= Cardiac diet =

Diet aiding cardiovascular health

A cardiac diet also known as a heart healthy diet is a diet that is focused on reducing sodium and fat and cholesterol intake. The diet concentrates on reducing "foods containing saturated fats and trans fats" and substituting them with "mono and polyunsaturated fats". The diet advocates increasing intake of "complex carbohydrates, soluble fiber and omega 3 fatty acids" and is recommended for people with cardiovascular disease or people looking for a healthier diet.
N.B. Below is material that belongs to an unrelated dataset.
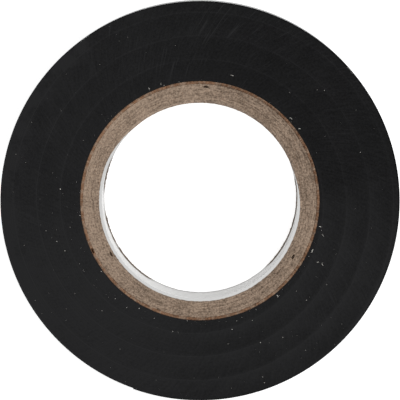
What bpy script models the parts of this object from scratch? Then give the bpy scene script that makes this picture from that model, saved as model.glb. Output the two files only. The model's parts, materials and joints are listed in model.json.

The diet limits the intake of meat, dairy products, egg products, certain desserts and caffeine. The cardiac diet emphasizes a fruit and vegetable based diet. Foods such as spinach, cauliflower, broccoli, tomatoes, bok choy, arugula, bell peppers, and carrots are recommended. Fiber is also recommended, foods such as oats, beans, ground flaxseed and berries are advised. A healthy cardiac diet "allows for an estimated 25–30% of total calories from fat" mostly from mono and polyunsaturated fats. Since 2006, the American Heart Association have been "substantially more stringent on saturated fat intake". Besides the diet recommended by the American Heart Association, a Mediterranean diet or ovo-lacto vegetarianism are also viable.

Commercial cardiac diets are also available for pets such as cats and dogs with cardiovascular health issues.